Given exercise => Return the lines from the one that contains "mesh = cad_parts[name].data" through the one that contains "mesh.materials.append(paint)", both included, exactly as written and with nothing added.

-- begin Collected data --

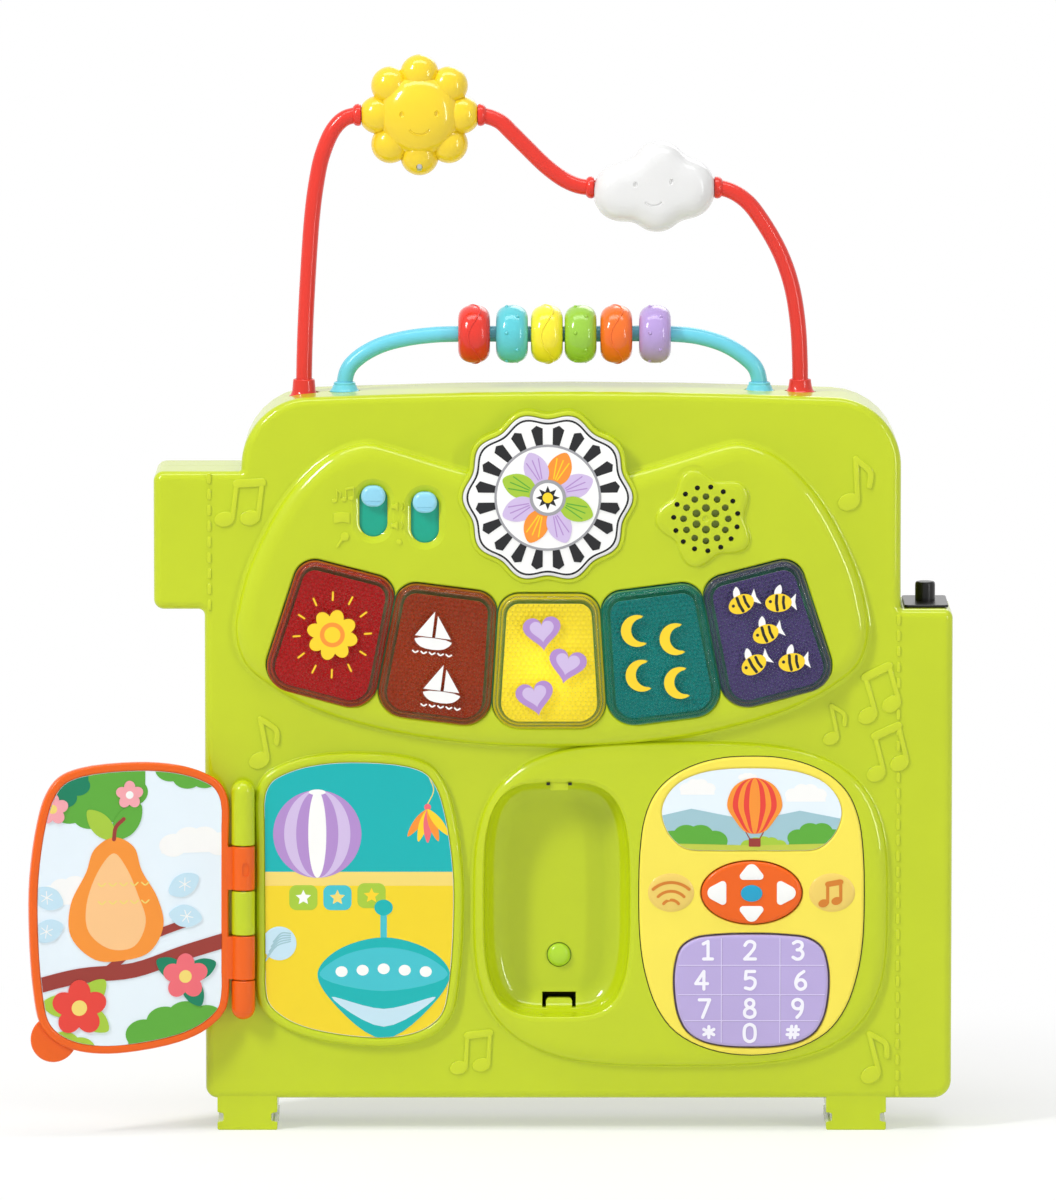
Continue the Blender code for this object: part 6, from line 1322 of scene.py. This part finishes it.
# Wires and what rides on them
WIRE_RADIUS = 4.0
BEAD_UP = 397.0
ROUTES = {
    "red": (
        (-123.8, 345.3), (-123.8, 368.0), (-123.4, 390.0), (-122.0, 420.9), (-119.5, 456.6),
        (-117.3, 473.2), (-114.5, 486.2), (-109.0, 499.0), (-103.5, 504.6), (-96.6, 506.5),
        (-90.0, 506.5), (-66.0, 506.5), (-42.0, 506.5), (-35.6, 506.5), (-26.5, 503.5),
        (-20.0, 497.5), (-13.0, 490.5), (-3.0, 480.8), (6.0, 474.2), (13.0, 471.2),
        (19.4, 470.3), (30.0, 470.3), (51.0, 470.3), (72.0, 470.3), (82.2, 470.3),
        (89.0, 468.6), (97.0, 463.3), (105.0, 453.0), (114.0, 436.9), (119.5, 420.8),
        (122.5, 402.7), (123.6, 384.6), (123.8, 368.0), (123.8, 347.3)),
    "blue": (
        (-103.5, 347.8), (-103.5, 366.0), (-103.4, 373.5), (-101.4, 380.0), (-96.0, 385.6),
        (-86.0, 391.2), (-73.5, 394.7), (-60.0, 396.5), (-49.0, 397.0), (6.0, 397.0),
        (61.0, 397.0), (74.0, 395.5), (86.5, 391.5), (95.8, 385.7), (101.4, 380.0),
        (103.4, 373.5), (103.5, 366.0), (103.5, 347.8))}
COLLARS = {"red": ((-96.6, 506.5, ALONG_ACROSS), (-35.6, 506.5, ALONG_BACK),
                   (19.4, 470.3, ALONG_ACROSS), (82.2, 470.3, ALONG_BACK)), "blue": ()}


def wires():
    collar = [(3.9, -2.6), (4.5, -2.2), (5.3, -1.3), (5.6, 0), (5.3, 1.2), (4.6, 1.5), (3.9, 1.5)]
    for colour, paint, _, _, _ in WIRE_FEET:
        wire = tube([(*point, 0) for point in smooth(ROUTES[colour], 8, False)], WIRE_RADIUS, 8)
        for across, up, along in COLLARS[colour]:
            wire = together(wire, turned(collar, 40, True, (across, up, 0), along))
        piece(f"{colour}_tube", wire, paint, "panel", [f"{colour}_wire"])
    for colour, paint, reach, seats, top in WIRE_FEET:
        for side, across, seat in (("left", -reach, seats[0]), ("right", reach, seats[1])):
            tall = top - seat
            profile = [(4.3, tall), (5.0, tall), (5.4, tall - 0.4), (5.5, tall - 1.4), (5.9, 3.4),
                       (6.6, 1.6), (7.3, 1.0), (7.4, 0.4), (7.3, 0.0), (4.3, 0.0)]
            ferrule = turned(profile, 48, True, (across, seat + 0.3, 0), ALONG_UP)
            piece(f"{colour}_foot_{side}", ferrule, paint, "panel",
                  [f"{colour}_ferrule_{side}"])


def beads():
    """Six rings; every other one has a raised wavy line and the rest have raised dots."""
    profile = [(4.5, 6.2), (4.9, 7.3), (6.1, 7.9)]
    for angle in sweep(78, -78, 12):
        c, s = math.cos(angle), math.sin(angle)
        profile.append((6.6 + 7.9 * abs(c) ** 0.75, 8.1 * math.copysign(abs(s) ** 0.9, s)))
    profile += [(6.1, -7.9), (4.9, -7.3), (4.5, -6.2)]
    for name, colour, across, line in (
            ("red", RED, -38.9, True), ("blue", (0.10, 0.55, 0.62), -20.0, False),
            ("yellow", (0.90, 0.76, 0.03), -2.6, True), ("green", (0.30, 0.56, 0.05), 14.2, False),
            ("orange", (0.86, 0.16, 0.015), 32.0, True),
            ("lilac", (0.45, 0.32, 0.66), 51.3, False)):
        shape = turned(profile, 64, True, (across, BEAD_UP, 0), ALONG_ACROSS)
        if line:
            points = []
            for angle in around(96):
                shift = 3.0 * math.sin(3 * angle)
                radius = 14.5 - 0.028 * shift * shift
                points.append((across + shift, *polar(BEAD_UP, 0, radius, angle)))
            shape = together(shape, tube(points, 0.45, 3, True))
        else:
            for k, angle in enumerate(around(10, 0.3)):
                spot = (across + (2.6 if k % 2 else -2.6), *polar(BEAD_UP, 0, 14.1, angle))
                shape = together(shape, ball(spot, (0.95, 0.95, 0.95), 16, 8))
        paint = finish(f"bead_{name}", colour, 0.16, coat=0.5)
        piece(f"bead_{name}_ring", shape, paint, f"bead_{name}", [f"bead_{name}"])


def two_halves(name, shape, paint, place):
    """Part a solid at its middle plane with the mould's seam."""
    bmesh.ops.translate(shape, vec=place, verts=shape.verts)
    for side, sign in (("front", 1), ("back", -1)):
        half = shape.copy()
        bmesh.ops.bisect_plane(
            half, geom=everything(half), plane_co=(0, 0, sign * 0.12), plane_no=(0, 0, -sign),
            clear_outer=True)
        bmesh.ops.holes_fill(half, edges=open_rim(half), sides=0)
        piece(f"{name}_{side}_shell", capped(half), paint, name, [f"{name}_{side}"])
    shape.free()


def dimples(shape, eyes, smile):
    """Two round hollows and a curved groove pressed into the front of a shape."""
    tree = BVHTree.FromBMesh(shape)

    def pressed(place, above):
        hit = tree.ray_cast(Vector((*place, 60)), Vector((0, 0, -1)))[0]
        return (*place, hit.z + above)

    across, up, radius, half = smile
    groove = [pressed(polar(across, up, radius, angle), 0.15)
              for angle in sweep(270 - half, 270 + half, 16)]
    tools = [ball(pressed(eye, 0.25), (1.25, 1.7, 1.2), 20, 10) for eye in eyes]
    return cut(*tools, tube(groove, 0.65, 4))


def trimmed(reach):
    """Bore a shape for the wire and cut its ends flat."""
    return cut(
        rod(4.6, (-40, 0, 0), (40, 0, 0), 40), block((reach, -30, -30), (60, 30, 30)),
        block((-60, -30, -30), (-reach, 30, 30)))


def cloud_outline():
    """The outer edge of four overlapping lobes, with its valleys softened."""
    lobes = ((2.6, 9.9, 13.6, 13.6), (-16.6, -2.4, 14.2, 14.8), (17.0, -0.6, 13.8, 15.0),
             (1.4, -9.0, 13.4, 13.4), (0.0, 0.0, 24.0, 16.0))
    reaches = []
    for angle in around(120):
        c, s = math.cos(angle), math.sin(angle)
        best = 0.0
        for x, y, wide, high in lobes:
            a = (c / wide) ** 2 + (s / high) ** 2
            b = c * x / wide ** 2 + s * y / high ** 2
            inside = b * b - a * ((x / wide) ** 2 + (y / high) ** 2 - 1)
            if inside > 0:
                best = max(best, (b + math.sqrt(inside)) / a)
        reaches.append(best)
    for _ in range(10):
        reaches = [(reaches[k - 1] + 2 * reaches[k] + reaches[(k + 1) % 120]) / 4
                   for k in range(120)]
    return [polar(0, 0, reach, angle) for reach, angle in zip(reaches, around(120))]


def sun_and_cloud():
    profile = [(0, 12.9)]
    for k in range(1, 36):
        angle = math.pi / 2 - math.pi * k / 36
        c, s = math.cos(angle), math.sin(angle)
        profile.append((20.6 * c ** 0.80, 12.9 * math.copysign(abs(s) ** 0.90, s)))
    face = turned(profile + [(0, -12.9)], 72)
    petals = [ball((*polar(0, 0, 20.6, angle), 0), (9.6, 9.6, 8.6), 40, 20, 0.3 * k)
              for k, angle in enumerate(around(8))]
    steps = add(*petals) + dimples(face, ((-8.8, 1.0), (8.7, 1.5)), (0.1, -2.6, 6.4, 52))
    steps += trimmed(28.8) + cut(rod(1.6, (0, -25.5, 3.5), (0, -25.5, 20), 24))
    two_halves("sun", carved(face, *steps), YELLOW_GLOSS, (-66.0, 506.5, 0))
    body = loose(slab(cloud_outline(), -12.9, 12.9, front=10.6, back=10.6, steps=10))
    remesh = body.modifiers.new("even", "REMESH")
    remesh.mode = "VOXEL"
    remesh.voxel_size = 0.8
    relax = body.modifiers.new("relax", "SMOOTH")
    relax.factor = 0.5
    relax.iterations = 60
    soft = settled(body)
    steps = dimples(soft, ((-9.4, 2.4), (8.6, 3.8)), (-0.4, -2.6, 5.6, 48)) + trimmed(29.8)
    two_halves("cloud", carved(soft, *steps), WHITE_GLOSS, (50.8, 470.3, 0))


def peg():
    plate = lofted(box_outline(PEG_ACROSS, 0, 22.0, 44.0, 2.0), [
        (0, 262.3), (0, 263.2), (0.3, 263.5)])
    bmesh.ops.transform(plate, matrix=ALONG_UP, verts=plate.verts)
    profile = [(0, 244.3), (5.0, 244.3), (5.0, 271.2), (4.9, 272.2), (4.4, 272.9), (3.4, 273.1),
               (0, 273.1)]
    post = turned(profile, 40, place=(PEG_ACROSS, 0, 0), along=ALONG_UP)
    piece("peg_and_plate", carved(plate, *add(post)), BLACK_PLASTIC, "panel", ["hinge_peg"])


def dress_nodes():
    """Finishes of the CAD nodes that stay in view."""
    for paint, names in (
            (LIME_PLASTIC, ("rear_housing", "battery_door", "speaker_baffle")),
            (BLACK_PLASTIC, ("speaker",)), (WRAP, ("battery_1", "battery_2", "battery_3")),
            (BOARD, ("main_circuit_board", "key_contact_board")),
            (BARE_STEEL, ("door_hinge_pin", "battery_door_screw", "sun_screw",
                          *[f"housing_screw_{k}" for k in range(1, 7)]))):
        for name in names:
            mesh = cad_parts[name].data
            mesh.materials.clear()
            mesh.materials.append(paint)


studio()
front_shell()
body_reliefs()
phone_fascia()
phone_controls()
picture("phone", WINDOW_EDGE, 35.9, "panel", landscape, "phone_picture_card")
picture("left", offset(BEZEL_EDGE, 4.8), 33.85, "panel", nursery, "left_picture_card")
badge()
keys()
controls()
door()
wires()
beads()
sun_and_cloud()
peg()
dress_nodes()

-- end Collected data --

Finished task =>
            mesh = cad_parts[name].data
            mesh.materials.clear()
            mesh.materials.append(paint)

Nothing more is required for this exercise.